Photo courtesy of Jennifer Ashmore Blazewick

Students crowded around Door 5 waiting for their buses to arrive. Buses all across FCPS have experienced delays and student-capacity issues due to a shortage of bus drivers. The overcrowding for buses also raises safety concerns due to the close proximity of students while facing a global pandemic.

Students finally returned to full in-person school after a year and a half online, but due to inconsistent transportation, many of them are having trouble just getting through the front door.

“My bus on the first day was about eight minutes late to my stop, and that made me 10 minutes late to my first class,” said junior Max Loughmiller. “And we didn’t get home until 3:45 [p.m.], which is about 18 minutes later than normal. Other than the first day, it hasn’t been too bad so far.”

In regards to county-provided transportation, the first day of school was not executed very well. Multiple buses were late in the morning, which in turn caused select students to arrive late to their first classes of the year. That afternoon, students were forced to wait outside in the blistering summer heat when the majority of buses failed to arrive on time. 

Now, afternoon wait times have generally improved in the weeks since, but that doesn’t mean everything is running smoothly.

“At this current time, [we] have 197 driver positions open,” said Assistant Director of Transportation Sherry Dyson. “Our managers and anyone with a CDL who previously drove is being placed on the roads to help get students back and forth to school. This practice is creating significant challenges in our offices.
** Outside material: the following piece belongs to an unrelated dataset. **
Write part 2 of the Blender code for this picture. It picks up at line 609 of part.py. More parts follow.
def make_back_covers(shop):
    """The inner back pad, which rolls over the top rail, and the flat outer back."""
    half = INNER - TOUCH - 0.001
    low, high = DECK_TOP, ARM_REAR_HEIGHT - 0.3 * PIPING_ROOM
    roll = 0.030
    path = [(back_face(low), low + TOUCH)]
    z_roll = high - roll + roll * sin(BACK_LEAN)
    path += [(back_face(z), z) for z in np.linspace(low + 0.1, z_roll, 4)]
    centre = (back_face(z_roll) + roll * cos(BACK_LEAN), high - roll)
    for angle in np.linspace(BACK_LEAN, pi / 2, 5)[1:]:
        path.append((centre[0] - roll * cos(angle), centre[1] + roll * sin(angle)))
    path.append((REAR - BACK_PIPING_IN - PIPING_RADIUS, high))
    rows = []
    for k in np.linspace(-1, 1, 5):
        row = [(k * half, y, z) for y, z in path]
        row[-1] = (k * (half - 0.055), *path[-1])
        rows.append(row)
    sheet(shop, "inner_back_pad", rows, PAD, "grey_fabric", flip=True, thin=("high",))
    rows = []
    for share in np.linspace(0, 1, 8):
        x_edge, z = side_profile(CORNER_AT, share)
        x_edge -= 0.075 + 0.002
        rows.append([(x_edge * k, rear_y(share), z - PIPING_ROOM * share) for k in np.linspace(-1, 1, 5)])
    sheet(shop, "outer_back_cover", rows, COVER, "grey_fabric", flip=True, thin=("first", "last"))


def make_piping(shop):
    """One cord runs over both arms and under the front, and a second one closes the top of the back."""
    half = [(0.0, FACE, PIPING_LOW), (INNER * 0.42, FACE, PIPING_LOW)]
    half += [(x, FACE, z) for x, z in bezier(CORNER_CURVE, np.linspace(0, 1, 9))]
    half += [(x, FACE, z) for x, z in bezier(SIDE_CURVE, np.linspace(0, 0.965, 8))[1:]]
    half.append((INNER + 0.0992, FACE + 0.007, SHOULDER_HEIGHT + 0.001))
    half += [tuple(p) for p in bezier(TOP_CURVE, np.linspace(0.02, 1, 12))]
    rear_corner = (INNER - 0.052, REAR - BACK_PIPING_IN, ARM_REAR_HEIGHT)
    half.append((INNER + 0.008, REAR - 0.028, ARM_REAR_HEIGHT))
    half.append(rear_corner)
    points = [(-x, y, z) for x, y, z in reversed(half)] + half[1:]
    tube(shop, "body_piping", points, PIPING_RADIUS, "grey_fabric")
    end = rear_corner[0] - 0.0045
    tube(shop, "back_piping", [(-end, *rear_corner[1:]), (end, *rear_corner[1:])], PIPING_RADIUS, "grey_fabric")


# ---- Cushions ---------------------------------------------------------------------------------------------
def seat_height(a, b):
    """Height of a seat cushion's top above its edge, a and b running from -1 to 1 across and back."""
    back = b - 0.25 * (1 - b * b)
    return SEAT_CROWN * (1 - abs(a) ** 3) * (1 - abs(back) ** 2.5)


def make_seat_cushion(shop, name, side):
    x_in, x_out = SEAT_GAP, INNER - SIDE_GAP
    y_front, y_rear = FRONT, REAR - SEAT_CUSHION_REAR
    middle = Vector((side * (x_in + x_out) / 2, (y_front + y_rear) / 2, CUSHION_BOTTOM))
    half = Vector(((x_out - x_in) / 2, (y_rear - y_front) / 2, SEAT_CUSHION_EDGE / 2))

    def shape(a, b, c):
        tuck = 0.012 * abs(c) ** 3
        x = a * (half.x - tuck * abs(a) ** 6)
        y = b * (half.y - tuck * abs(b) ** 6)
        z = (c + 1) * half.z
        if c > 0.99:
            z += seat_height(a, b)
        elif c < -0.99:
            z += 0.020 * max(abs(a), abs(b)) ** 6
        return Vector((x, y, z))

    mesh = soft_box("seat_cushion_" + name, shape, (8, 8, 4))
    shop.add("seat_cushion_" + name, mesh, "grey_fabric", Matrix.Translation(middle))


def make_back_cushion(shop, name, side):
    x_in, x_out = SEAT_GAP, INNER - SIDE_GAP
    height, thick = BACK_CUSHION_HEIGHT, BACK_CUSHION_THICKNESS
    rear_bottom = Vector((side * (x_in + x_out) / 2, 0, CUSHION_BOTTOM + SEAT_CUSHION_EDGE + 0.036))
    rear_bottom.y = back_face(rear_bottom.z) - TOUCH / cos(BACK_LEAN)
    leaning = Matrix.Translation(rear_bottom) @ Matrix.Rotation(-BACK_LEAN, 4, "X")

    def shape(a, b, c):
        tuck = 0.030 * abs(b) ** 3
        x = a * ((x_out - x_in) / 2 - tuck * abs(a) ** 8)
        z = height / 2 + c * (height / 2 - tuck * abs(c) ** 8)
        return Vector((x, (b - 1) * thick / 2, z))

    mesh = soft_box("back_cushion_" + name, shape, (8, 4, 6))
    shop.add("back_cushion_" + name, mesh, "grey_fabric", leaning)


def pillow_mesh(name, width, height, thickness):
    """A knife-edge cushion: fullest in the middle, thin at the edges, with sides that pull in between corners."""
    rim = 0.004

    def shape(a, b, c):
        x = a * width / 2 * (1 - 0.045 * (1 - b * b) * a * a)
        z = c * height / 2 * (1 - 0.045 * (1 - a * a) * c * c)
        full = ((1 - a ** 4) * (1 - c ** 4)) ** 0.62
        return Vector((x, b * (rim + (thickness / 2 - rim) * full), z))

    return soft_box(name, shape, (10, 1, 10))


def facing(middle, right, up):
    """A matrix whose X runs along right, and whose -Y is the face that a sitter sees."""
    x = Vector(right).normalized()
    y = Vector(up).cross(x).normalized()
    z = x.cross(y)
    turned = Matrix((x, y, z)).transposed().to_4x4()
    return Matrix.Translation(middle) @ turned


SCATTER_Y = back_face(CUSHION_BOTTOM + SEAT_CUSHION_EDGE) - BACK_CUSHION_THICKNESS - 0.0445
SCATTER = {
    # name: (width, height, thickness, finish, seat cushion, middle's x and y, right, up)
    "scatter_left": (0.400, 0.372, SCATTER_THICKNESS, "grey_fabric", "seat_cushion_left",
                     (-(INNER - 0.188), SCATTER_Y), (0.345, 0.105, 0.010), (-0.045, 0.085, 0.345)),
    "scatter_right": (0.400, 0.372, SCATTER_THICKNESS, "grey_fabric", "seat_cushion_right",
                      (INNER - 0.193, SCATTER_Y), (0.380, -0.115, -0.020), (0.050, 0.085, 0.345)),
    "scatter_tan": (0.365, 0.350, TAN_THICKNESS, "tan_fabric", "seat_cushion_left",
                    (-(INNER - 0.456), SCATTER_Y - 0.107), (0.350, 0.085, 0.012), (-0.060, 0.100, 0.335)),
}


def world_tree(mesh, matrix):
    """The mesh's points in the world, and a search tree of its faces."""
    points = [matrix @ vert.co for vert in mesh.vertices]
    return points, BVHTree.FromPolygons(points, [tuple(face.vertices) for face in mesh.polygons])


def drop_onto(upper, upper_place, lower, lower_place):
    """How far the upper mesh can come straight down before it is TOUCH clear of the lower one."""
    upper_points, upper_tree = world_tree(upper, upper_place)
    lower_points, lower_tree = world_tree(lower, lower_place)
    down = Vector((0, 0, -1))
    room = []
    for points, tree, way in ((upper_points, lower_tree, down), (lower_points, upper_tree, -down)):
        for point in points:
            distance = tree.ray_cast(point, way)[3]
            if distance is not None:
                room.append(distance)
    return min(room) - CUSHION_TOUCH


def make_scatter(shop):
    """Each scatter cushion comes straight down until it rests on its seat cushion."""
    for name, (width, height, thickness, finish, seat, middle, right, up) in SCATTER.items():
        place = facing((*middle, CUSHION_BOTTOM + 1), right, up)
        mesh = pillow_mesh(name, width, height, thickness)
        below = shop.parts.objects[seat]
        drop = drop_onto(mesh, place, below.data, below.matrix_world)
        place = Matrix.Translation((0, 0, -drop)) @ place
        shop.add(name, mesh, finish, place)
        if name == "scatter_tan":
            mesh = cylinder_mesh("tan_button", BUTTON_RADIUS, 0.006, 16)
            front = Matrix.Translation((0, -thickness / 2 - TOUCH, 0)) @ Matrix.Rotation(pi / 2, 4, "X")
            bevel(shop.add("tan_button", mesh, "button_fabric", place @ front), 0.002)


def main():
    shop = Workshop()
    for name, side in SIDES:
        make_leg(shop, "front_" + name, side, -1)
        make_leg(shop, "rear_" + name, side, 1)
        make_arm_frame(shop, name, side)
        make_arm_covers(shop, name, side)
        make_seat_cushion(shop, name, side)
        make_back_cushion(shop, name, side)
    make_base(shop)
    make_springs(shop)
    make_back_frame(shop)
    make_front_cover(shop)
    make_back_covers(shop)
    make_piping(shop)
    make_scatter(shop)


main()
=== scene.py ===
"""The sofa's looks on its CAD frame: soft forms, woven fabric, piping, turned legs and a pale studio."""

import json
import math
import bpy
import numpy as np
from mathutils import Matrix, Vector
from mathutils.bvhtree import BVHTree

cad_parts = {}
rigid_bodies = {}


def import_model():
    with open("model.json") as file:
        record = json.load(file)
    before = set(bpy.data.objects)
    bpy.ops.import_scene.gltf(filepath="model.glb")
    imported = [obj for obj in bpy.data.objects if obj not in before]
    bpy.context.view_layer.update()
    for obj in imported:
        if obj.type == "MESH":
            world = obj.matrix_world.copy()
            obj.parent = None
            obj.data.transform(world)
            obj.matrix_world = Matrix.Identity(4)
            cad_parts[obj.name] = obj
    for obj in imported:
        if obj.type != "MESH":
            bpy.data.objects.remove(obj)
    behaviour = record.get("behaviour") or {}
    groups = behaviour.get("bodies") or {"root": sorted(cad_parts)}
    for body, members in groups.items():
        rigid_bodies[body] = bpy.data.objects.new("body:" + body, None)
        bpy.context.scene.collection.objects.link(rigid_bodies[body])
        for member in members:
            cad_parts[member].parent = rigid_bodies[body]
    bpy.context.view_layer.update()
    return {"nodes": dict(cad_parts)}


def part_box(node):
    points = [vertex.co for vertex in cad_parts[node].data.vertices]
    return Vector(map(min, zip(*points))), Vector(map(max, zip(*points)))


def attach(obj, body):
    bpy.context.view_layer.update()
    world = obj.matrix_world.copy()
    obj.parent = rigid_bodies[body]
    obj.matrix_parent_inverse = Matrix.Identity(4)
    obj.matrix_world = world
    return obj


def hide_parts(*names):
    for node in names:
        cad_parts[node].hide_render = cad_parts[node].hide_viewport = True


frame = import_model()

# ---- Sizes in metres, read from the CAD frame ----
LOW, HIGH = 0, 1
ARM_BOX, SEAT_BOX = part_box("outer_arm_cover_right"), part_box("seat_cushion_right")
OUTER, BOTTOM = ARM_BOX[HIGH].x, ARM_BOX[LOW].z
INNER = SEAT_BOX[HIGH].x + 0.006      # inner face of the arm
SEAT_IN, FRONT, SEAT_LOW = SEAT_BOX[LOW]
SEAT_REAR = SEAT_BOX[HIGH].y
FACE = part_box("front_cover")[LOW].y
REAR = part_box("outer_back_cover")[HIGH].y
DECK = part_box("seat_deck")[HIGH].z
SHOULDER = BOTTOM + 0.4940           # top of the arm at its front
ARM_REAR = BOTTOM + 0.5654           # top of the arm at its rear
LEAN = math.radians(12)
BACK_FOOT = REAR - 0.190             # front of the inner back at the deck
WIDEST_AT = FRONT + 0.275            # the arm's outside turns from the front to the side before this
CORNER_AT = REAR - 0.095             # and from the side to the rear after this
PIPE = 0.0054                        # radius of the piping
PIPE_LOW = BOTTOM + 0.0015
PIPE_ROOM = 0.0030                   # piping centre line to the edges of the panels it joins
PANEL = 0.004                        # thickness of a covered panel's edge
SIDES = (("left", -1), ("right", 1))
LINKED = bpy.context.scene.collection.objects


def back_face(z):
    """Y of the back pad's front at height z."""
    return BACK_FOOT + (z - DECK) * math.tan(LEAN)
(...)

We are not able to answer calls, reply to constituents, or email on time. IF YOU KNOW ANYONE WHO WANTS TO BECOME A BUS DRIVER…DIRECT THEM TO US! Possibly someone who attends one of the local colleges [and] may want some extra money while going to school.

Photo courtesy of Sherry Dyson

With the short supply of available drivers, the Office of Transportation had to double up more than 70 different routes at the beginning of the school year. This number has decreased since, but only because of lower ridership and reorganization of routes, and not added hirings. Indeed, many students are now driving to school on their own, which has alleviated some of the pressure for bus drivers. Unfortunately, that arrangement has caused problems of its own.
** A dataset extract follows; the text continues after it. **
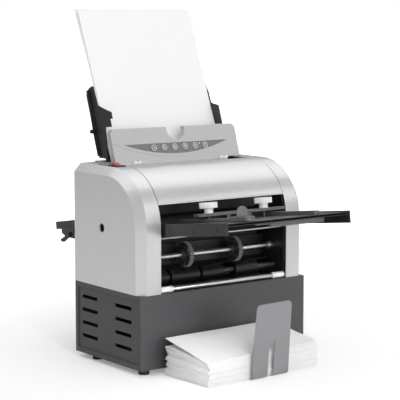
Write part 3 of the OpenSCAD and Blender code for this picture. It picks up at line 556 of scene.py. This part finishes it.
rng = random.Random(7)
pattern = folded_letter()
for index in range(LETTERS):
    ob = copy_at(pattern, Matrix.Identity(4))
    base = FIRST + PITCH * index
    straight = index < STRAIGHT_LETTERS
    slip_x = rng.uniform(-1.4, 2.2)
    slip_y = rng.uniform(0.4, 1.6) if straight else rng.uniform(-0.6, 1.8)
    turn = math.radians(rng.uniform(-0.5, 0.3) if straight else rng.uniform(-0.7, 0.5))
    ob.data.transform(shift(slip_x, slip_y, base) @ Matrix.Rotation(turn, 4, 'Z'))
    top = index == LETTERS - 1
    if top:
        ob.data.transform(shift(*TOP_SLIP))
    for v in ob.data.vertices:
        x, y, z = v.co / MM
        height = pile_height(x, y, z)
        if top and z - base > MIDDLE_THIRD:
            back = max(0.0, (y + FOLD_D / 2) / FOLD_D)
            upper = 1 if z - base > TOP_THIRD else 0.12
            height += upper * LIFT * back ** 1.2 * (1 - 0.12 * x / FOLD_L)
        v.co.z = height * MM
    apply(ob, 'SOLIDIFY', thickness=LETTER_T * MM, offset=0)
    settle(ob, DESK, "folded_letter_%02d" % index, "stack", "paper", letter_paper_painted_light,
           ["folded_stack"] if index == 0 else (), angle=60)
bpy.data.objects.remove(pattern)


# ---------- marks and rings on the keys ----------
mark_finish = make_finish("key_marks", (0.88, 0.88, 0.89), 0.4, amount=0.03)
KEY_X0, KEY_PITCH, KEY_UP, KEY_FACE = -44.5, 19.4, 21, -0.9
RING_R, RING_WIRE = 4.35, 0.34
STROKE_W, PROUD, SUNK = 0.55, 0.12, 0.05
LAMP_R, LAMP_UP = 1.1, 3.4


def stroke(x, up, length, turn):
    ob = block((-length / 2, -PROUD, -STROKE_W / 2), (length / 2, SUNK, STROKE_W / 2))
    round_edges(ob, 0.06, 1)
    ob.data.transform(shift(x, KEY_FACE, up) @ Matrix.Rotation(math.radians(turn), 4, 'Y'))
    return ob


# strokes of each key: across, up, length in mm, and turn in degrees
MARKS = (
    ((0.6, -0.8, 2.6, 0), (0.6, 0.8, 2.6, 0), (-0.7, 0, 2.0, 90), (1.9, 0, 2.0, 90)),
    ((-0.9, 0.9, 2.4, 0), (-0.9, -0.7, 2.4, 0), (-2.0, 0.1, 2.0, 90), (0.8, 0.1, 3.4, 90),
     (1.4, -1.4, 1.8, 0)),
    ((0, 1.5, 3.0, 0), (0, 0, 2.2, 0), (0, -1.5, 3.0, 0), (-1.4, 0, 3.2, 90)),
    ((0, 0, 4.4, 40), (0, 0, 4.4, -40), (0, 1.6, 2.8, 0)),
    ((0, 1.1, 2.6, 0), (0, -1.1, 2.6, 0), (-1.1, 0, 2.6, 90), (1.1, 0, 2.6, 90), (0, 0, 1.0, 0)),
    ((0, 0, 4.8, 55), (0.9, 1.5, 2.2, 0), (0.3, 0.2, 1.8, 0)),
)
for index, marks in enumerate(MARKS):
    x = KEY_X0 + index * KEY_PITCH
    clear()
    bpy.ops.mesh.primitive_torus_add(major_radius=RING_R * MM, minor_radius=RING_WIRE * MM,
                                     major_segments=56, minor_segments=8)
    ring = bpy.context.object
    ring.data.transform(shift(x, KEY_FACE, KEY_UP) @ Matrix.Rotation(math.radians(90), 4, 'X')
                        @ Matrix.Diagonal((1, 1, 0.5, 1)))
    strokes = [stroke(x + across, KEY_UP + up, length, turn) for across, up, length, turn in marks]
    key = "key_%d" % (index + 1)
    settle(join(ring, *strokes), PANEL, key + "_mark", key, "key_grey", mark_finish)


def ready_lamp():
    """A small lamp above and between the last two keys."""
    clear()
    bpy.ops.mesh.primitive_uv_sphere_add(segments=20, ring_count=10, radius=LAMP_R * MM)
    ob = bpy.context.object
    ob.data.transform(shift(KEY_X0 + 4.5 * KEY_PITCH, 0, KEY_UP + LAMP_UP)
                      @ Matrix.Diagonal((1, 0.5, 1, 1)))
    settle(ob, PANEL, "ready_lamp", "machine", "key_grey", mark_finish)


ready_lamp()


# ---------- small hardware ----------
BLOCK_Y, BLOCK_Z = (20.9, 25.3), (292.5, 296.6)
CROWN_IN, CROWN_UP = 0.9, 1.4
PIN_Y, PIN_Z, PIN_R, PIN_L, PIN_IN = 23.1, 298.2, 1.7, 3.4, 1.2
COVER_EDGE = Vector((0, 25.2, 291.6)) * MM  # the rear edge of the open cover, and the way it faces
COVER_NORMAL = (0, -0.819, -0.574)


def hinge_block(x, width, name):
    """A white hinge block behind the top cover, undercut to clear the cover when it is open."""
    ob = block((-width / 2, BLOCK_Y[0], BLOCK_Z[0]), (width / 2, BLOCK_Y[1], BLOCK_Z[1]))
    pick_faces(ob, lambda c, n: n.z > 0.9)
    bpy.ops.mesh.inset(thickness=CROWN_IN * MM)
    bpy.ops.transform.translate(value=(0, 0, CROWN_UP * MM))
    bpy.ops.mesh.select_all(action='SELECT')
    bpy.ops.mesh.bisect(plane_co=COVER_EDGE, plane_no=COVER_NORMAL, use_fill=True,
                        clear_outer=True)
    done()
    round_edges(ob, 0.4, 3, 20)
    pins = [round_edges(rod((a, PIN_Y, PIN_Z), (a + PIN_L, PIN_Y, PIN_Z), PIN_R, 24), 0.4)
            for a in (PIN_IN - width / 2, width / 2 - PIN_IN - PIN_L)]
    settle(join(ob, *pins), BODY @ shift(x, 0, 0), name, "machine", "white_plastic")


def base_plate():
    """The sheet that closes the stand from below, with two pressed panels."""
    flange, sheet, border, slope, press = 34, 1.5, 14, 1.2, 0.9
    low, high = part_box("stand_frame")
    x, y0, y1, z = high[0] / MM - flange, low[1] / MM + sheet, high[1] / MM - sheet, low[2] / MM
    ob = block((-x, y0, z), (x, y1, z + sheet))
    only(ob)
    bpy.ops.object.mode_set(mode='EDIT')
    bpy.ops.mesh.select_all(action='SELECT')
    bpy.ops.mesh.bisect(plane_co=(0, 0, 0), plane_no=(1, 0, 0))
    done()
    pick_faces(ob, lambda c, n: n.z < -0.9)
    bpy.ops.mesh.inset(thickness=border * MM, use_individual=True)
    bpy.ops.mesh.inset(thickness=slope * MM, use_individual=True)
    bpy.ops.transform.translate(value=(0, 0, press * MM))
    done()
    settle(round_edges(ob, 0.25), Matrix.Identity(4), "base_plate", "machine", "stand_paint")


def lip_rod():
    """The bright rod at the throat's lip, between two white caps with a collar each."""
    steel_r, bore_r, cap_l = 3.6, 3.4, 22
    collar_from, collar_to, collar_up = 3, 4.5, 0.35
    low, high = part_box("lip_rod")
    y, z = (low[1] + high[1]) / 2 / MM, (low[2] + high[2]) / 2 / MM
    end, cap_r = high[0] / MM, (high[2] - low[2]) / 2 / MM
    inner = end - cap_l                     # where a cap begins
    steel = round_edges(rod((-inner, y, z), (inner, y, z), steel_r), 0.3)
    settle(steel, Matrix.Identity(4), "lip_rod_steel", "machine", "polished_steel",
           satin_steel, ["lip_rod"])
    for side, label in ((-1, "left"), (1, "right")):
        cap = rod((side * inner, y, z), (side * end, y, z), cap_r)
        cap = cut(cap, rod((side * (inner - 1), y, z), (side * (inner + 1), y, z), bore_r))
        collar = rod((side * (inner + collar_from), y, z), (side * (inner + collar_to), y, z),
                     cap_r + collar_up)
        settle(join(round_edges(cap, 0.7, 3), round_edges(collar, 0.3)), Matrix.Identity(4),
               "lip_cap_" + label, "machine", "white_plastic")


hinge_block(-82, 14.5, "hinge_block_left")
hinge_block(81.5, 15.8, "hinge_block_right")
base_plate()
lip_rod()

# ---------- camera: the photograph's view ----------
cam = bpy.data.cameras.new("camera")
camera = bpy.data.objects.new("camera", cam)
bpy.context.collection.objects.link(camera)
cam.lens = 129.66
cam.sensor_width = 36
cam.clip_end = 50
camera.location = Vector((-1298.79, -1757.4 + Y_MID, 501.16)) * MM
camera.rotation_euler = (math.radians(90 - 6.89), 0, math.radians(-36.84))
bpy.context.scene.camera = camera


# ---------- light and floor ----------
def softbox(name, place, target, size, watts, size_y=None, beam=180):
    """A rectangular lamp, in metres and watts. A narrow beam, in degrees, lights one place."""
    data = bpy.data.lights.new(name, 'AREA')
    data.shape = 'RECTANGLE'
    data.size = size
    data.size_y = size_y or size
    data.energy = watts
    data.spread = math.radians(beam)
    ob = bpy.data.objects.new(name, data)
    bpy.context.collection.objects.link(ob)
    ob.location = place
    aim = Vector(target) - Vector(place)
    ob.rotation_euler = aim.to_track_quat('-Z', 'Y').to_euler()


softbox("overhead_front", (0.6, 0.33, 2.6), (0.6, 0.33, 0.0), 5.6, 32, 1.75)
softbox("overhead_rear", (0.6, 2.3, 2.6), (0.6, 2.3, 0.0), 5.6, 28, 2.2)
softbox("key", (-1.2, -2.5, 1.2), (0, 0, 0.15), 1.3, 27)
softbox("front", (0.35, -2.7, 0.55), (0, 0, 0.1), 1.6, 14, 0.8)
softbox("front_low", (0.25, -2.0, 0.30), (0, -0.2, 0.04), 0.7, 0.09, 0.3, 14)
softbox("on_letters", (-0.35, -1.5, 1.9), DESK.translation, 0.5, 0.13, 0.5, 10)
LETTER_ENDS = DESK @ Vector((-0.105, -0.03, 0.02))
softbox("letter_ends", (-1.8, -0.9, 0.35), LETTER_ENDS, 0.12, 0.035, 0.12, 6)
softbox("right_low", (1.5, -1.6, 1.4), (0, 0, 0.25), 1.3, 3.4, 0.9)


def for_camera(tree, plain, seen, output):
    """The camera sees one shader, and all else is lit by the other."""
    path = tree.nodes.new('ShaderNodeLightPath')
    pick = tree.nodes.new('ShaderNodeMixShader')
    tree.links.new(path.outputs['Is Camera Ray'], pick.inputs[0])
    tree.links.new(plain.outputs[0], pick.inputs[1])
    tree.links.new(seen.outputs[0], pick.inputs[2])
    tree.links.new(pick.outputs[0], tree.nodes.new(output).inputs[0])


AMBIENT, WHITE = 0.36, 1.0                  # what lights the object, and what the camera sees


def make_world():
    """A soft grey studio all round, white to the camera."""
    world = bpy.data.worlds.new("studio")
    world.use_nodes = True
    tree = world.node_tree
    tree.nodes.clear()
    skies = []
    for strength in (AMBIENT, WHITE):
        sky = tree.nodes.new('ShaderNodeBackground')
        sky.inputs['Color'].default_value = (1, 1, 1, 1)
        sky.inputs['Strength'].default_value = strength
        skies.append(sky)
    for_camera(tree, *skies, 'ShaderNodeOutputWorld')
    return world


FLOOR_SIZE, NEAR, FAR = 60, 0.35, 1.6       # metres: the floor, and where its shadow fades out
GLOW_NEAR, GLOW_FAR = 0.24, 0.95            # added for the camera alone, so the floor is white


def make_floor_white():
    """A matt floor that keeps the object's shadow and fades to white away from it."""
    material = bpy.data.materials.new("floor_white")
    material.use_nodes = True
    tree = material.node_tree
    tree.nodes.clear()
    lit, glow, both = (tree.nodes.new('ShaderNodeBsdfDiffuse'),
                       tree.nodes.new('ShaderNodeEmission'),
                       tree.nodes.new('ShaderNodeAddShader'))
    lit.inputs['Color'].default_value = (0.85, 0.85, 0.85, 1)
    away = tree.nodes.new('ShaderNodeVectorMath')
    away.operation = 'LENGTH'
    tree.links.new(tree.nodes.new('ShaderNodeTexCoord').outputs['Object'], away.inputs[0])
    fade = tree.nodes.new('ShaderNodeMapRange')
    for socket, value in (('From Min', NEAR), ('From Max', FAR), ('To Min', GLOW_NEAR),
                          ('To Max', GLOW_FAR)):
        fade.inputs[socket].default_value = value
    tree.links.new(away.outputs['Value'], fade.inputs['Value'])
    tree.links.new(fade.outputs['Result'], glow.inputs['Strength'])
    tree.links.new(lit.outputs[0], both.inputs[0])
    tree.links.new(glow.outputs[0], both.inputs[1])
    for_camera(tree, lit, both, 'ShaderNodeOutputMaterial')
    return material


bpy.context.scene.world = make_world()
bpy.ops.mesh.primitive_plane_add(size=FLOOR_SIZE, location=(0, 0, 0))
floor = bpy.context.object
floor.name = "floor"
floor.data.materials.append(make_floor_white())

bpy.context.scene.view_settings.view_transform = 'Standard'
“So basically my friend was [going to] drive me home and so we [walked] out to his car which is in the upper lot right behind the busses and [there was] another car behind his car basically blocking it in and the bumpers [were] touching and everything,” said senior Jon Scanlan. “Apparently, the battery [died halfway] as she was backing out of her spot, so she had gone inside to the main office to try to get someone to help. It wasn’t the girl’s fault, crazy stuff like that happens all the time, but it was kinda crazy walking out and just seeing a car boxing us in with no one in the driver’s seat.”

Nobody was hurt in the incident and neither car was damaged, but occurrences like that still may have sent a message to the administration. The very next day, WS staff members began personally overseeing the flow of traffic through the parking lot, which has made getting out of the parking lot less dangerous. 
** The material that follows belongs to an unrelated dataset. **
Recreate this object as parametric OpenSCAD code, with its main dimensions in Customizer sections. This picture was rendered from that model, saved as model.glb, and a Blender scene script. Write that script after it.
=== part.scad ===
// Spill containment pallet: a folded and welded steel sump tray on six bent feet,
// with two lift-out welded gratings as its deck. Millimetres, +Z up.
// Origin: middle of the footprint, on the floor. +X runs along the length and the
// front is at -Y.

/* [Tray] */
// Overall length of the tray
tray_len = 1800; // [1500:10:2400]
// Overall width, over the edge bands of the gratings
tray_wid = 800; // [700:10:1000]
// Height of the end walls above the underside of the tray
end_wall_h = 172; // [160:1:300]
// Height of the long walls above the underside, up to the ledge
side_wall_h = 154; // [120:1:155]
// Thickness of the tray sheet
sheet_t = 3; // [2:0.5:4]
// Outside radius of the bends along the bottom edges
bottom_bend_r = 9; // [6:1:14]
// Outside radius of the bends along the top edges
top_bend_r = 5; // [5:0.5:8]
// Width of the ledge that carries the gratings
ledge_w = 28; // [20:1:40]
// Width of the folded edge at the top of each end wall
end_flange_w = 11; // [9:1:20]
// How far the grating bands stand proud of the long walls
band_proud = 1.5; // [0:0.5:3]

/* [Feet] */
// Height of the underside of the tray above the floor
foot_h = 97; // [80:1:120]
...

Nonetheless, the influx of new vehicles on the road has resulted in nearby roadways being slowed down. Normal afternoon rush hour, combined with the added buses, the increased abundance of student drivers, and factoring in the construction on Rolling Road, altogether make for a rather perilous buildup of traffic. 

All in all, while the first day of the year may have been a bit of an aberration, the new normal for school transportation is still far from ideal.